DATA RECORDS
++++

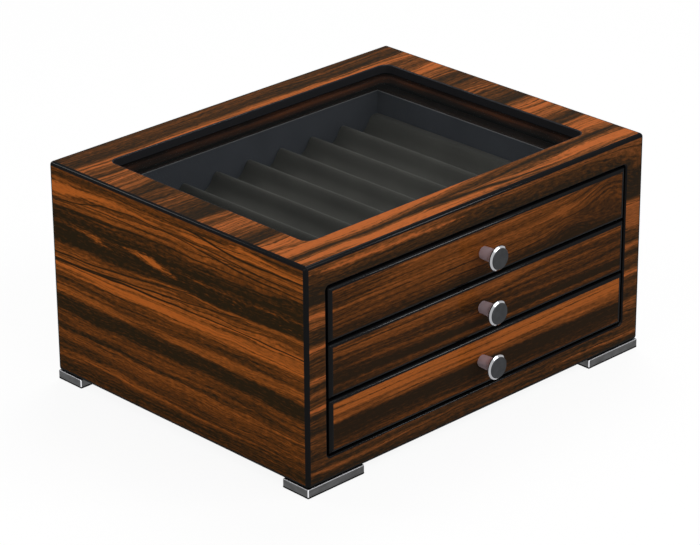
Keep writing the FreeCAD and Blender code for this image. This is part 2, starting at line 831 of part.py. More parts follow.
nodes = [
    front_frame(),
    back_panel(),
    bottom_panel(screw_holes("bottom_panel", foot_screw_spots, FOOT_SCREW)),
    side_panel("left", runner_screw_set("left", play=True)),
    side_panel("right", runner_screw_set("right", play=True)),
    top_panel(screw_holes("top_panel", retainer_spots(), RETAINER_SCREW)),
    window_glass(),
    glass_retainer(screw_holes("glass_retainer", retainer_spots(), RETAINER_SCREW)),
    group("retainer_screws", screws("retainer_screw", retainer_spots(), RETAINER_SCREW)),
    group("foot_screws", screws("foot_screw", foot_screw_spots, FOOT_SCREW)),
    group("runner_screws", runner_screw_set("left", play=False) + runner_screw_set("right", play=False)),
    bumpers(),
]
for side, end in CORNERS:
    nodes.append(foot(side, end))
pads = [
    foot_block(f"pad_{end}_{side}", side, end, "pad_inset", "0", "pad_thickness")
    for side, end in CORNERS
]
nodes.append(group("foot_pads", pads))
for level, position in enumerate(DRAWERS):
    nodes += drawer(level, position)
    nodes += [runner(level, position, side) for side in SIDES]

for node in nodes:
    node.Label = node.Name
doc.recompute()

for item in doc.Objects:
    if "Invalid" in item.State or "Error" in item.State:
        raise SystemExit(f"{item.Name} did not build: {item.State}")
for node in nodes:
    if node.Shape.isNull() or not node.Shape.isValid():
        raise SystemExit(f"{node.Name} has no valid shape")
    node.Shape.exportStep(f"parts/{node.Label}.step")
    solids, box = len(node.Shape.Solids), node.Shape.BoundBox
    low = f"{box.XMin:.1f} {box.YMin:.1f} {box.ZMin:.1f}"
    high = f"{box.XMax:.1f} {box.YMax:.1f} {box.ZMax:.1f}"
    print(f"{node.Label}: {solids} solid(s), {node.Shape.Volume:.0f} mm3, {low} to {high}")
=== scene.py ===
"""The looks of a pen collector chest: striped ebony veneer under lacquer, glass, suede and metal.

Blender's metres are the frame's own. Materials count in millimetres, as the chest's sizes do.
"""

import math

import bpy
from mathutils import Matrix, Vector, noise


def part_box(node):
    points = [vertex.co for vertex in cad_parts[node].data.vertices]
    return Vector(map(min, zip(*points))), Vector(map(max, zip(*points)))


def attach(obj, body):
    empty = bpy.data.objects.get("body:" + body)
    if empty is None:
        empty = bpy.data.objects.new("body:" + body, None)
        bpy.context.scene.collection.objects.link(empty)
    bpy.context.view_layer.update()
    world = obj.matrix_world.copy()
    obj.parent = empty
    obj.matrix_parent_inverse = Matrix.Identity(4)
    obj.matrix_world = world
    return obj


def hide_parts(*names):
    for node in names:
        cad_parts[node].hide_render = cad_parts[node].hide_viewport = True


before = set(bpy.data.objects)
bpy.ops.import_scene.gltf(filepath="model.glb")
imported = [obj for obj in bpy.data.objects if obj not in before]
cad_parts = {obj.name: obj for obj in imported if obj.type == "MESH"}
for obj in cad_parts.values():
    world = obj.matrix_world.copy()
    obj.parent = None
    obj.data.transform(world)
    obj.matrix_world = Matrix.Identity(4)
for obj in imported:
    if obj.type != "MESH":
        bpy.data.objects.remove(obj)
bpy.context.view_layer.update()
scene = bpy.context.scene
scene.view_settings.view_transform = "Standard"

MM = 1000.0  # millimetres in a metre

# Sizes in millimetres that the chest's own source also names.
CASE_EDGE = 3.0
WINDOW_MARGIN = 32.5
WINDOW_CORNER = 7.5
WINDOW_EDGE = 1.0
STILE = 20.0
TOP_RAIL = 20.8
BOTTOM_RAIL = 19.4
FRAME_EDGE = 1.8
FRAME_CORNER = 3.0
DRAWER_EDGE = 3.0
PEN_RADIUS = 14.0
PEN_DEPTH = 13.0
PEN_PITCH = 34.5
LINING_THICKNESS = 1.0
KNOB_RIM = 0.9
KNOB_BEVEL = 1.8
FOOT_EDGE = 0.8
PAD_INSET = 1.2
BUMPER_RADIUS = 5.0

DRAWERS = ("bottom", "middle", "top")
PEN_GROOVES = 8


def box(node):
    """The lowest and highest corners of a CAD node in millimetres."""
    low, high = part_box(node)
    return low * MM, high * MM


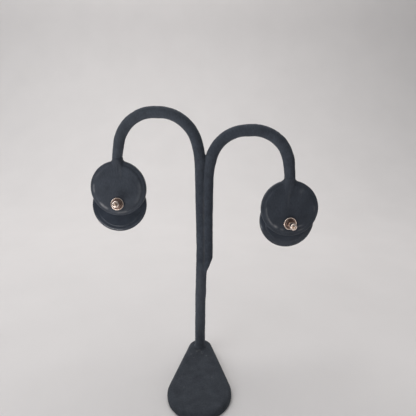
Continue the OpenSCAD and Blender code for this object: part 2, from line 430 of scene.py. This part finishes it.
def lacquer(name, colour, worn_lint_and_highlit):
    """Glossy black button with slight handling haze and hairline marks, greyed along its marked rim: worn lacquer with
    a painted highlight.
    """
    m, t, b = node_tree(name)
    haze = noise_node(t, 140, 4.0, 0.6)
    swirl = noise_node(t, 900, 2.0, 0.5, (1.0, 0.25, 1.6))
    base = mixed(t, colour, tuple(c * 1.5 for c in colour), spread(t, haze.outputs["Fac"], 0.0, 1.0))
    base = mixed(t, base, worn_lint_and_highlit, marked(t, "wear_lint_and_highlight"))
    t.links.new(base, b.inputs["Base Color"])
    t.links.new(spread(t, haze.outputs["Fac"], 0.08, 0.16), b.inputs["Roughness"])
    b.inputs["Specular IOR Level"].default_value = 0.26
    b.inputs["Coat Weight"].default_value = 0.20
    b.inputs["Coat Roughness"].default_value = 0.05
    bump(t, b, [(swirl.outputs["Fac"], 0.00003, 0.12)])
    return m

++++

Quote exactly the lines running from the start of the listing above through the line where "doc.recompute()" is found, and output no other lines.

FINISHED ANSWER
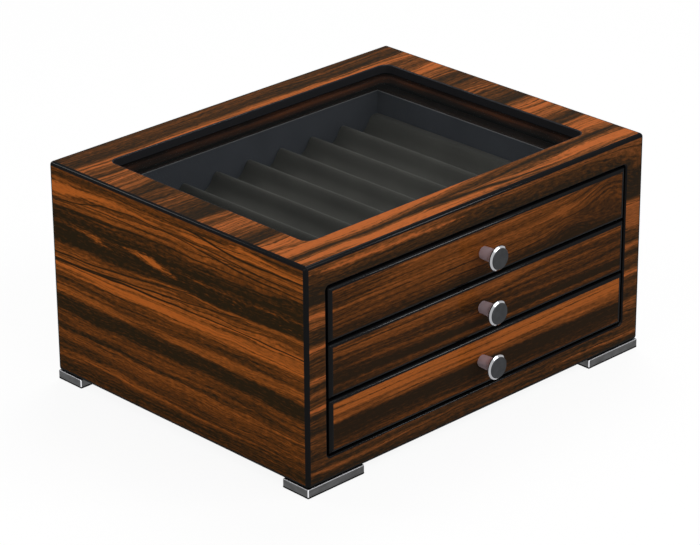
Keep writing the FreeCAD and Blender code for this image. This is part 2, starting at line 831 of part.py. More parts follow.
nodes = [
    front_frame(),
    back_panel(),
    bottom_panel(screw_holes("bottom_panel", foot_screw_spots, FOOT_SCREW)),
    side_panel("left", runner_screw_set("left", play=True)),
    side_panel("right", runner_screw_set("right", play=True)),
    top_panel(screw_holes("top_panel", retainer_spots(), RETAINER_SCREW)),
    window_glass(),
    glass_retainer(screw_holes("glass_retainer", retainer_spots(), RETAINER_SCREW)),
    group("retainer_screws", screws("retainer_screw", retainer_spots(), RETAINER_SCREW)),
    group("foot_screws", screws("foot_screw", foot_screw_spots, FOOT_SCREW)),
    group("runner_screws", runner_screw_set("left", play=False) + runner_screw_set("right", play=False)),
    bumpers(),
]
for side, end in CORNERS:
    nodes.append(foot(side, end))
pads = [
    foot_block(f"pad_{end}_{side}", side, end, "pad_inset", "0", "pad_thickness")
    for side, end in CORNERS
]
nodes.append(group("foot_pads", pads))
for level, position in enumerate(DRAWERS):
    nodes += drawer(level, position)
    nodes += [runner(level, position, side) for side in SIDES]

for node in nodes:
    node.Label = node.Name
doc.recompute()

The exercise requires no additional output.